Offene Schnittstellen und Smart Watch Integration
Durch die Offenlegung aller Schnittstellen kann der autonome Routenzug in bereits bestehende Leit- und Störmeldesysteme der BMW Group eingebunden werden. Damit wird sichergestellt, dass autonome Transportsysteme unterschiedlicher Hersteller zur gleichen Zeit in der BMW Produktionsumgebung eingesetzt werden und miteinander kooperieren können.
Zusammen mit den autonomen Routenzüge wird im Werk Dingolfing eine weitere Zukunftstechnologie pilotiert. Eine Smart Watch unterstützt die Logistikmitarbeiter beim Behälterwechselprozess und kündigt nahende Routenzüge per Vibrationsalarm an. Zusätzlich kann der Mitarbeiter ablesen, welche Behälter er entladen soll und den Routenzug per Displayberührung zu seinem nächsten Ziel schicken.

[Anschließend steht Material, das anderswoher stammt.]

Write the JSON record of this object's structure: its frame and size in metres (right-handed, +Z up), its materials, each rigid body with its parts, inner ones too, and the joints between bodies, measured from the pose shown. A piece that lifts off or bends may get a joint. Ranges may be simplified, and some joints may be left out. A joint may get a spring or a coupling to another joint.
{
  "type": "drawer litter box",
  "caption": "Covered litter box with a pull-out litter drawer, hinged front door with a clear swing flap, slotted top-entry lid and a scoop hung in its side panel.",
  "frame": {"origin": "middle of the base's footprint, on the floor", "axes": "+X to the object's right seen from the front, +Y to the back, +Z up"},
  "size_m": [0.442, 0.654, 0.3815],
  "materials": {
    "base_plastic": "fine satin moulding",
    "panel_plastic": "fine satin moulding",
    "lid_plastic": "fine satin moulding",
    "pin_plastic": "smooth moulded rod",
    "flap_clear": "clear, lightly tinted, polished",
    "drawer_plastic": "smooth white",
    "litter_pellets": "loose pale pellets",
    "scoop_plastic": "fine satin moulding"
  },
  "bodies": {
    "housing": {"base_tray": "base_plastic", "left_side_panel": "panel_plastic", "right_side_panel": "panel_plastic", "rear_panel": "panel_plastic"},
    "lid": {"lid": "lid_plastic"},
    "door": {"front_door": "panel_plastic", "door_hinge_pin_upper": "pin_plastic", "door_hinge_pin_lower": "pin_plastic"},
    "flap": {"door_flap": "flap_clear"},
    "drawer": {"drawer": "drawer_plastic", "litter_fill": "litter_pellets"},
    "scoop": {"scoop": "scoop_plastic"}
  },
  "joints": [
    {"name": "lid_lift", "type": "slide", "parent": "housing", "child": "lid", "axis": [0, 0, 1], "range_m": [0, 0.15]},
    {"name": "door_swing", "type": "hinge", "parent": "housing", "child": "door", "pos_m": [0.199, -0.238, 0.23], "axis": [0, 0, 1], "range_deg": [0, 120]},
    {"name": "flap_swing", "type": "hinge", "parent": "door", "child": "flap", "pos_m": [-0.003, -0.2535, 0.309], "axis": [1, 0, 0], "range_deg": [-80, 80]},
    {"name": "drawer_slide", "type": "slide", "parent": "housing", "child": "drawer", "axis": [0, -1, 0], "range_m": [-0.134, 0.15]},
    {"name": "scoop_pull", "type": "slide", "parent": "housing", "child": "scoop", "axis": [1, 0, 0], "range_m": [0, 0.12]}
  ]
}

Vom Pilotbetrieb zur Serienreife
„Unserer Strategie für die Logistik der Zukunft folgend, bringen wir gemeinsam mit den Leadwerken innovative Technologien in einem strukturierten Prozess zum Rollout. So vergingen beim autonomen Routenzug von der ersten Konzeptidee bis zum erfolgreichen Pilotbetrieb im Fahrzeugwerk nur wenige Monate“, erläutert Jürgen Maidl, Leiter Produktionsnetzwerk und Logistik der BMW Group. Nach der erfolgreich abgeschlossenen Pilotphase werden ab Sommer 2018 im Werk Dingolfing zwei autonome Routenzüge im Serienbetrieb die Sequenzierzonen der Türenvormontage mit Teilen aus der benachbarten Logistikhalle versorgen. Weitere Werke der BMW Group haben bereits angekündigt, den Einsatz der autonomen Routenzüge prüfen zu wollen.
Logistik der Zukunft
Die Logistik der BMW Group sorgt täglich dafür, dass 30 Millionen Teile zur richtigen Zeit am richtigen Ort ankommen und an 30 Produktionsstandorten rund 9.500 Neufahrzeuge produziert werden können. Zur Beherrschung der enormen Komplexität sind innovative und digitale Technologien zum Schlüsselfaktor geworden. Deshalb werden in einer ganzen Reihe von Pilotprojekten schon heute die Technologien von morgen erprobt. Neben dem Einsatz von autonomen Transportsystemen sind mehrere Robotik-Lösungen und Big Data-Anwendungen auf dem Weg zur Serienreife.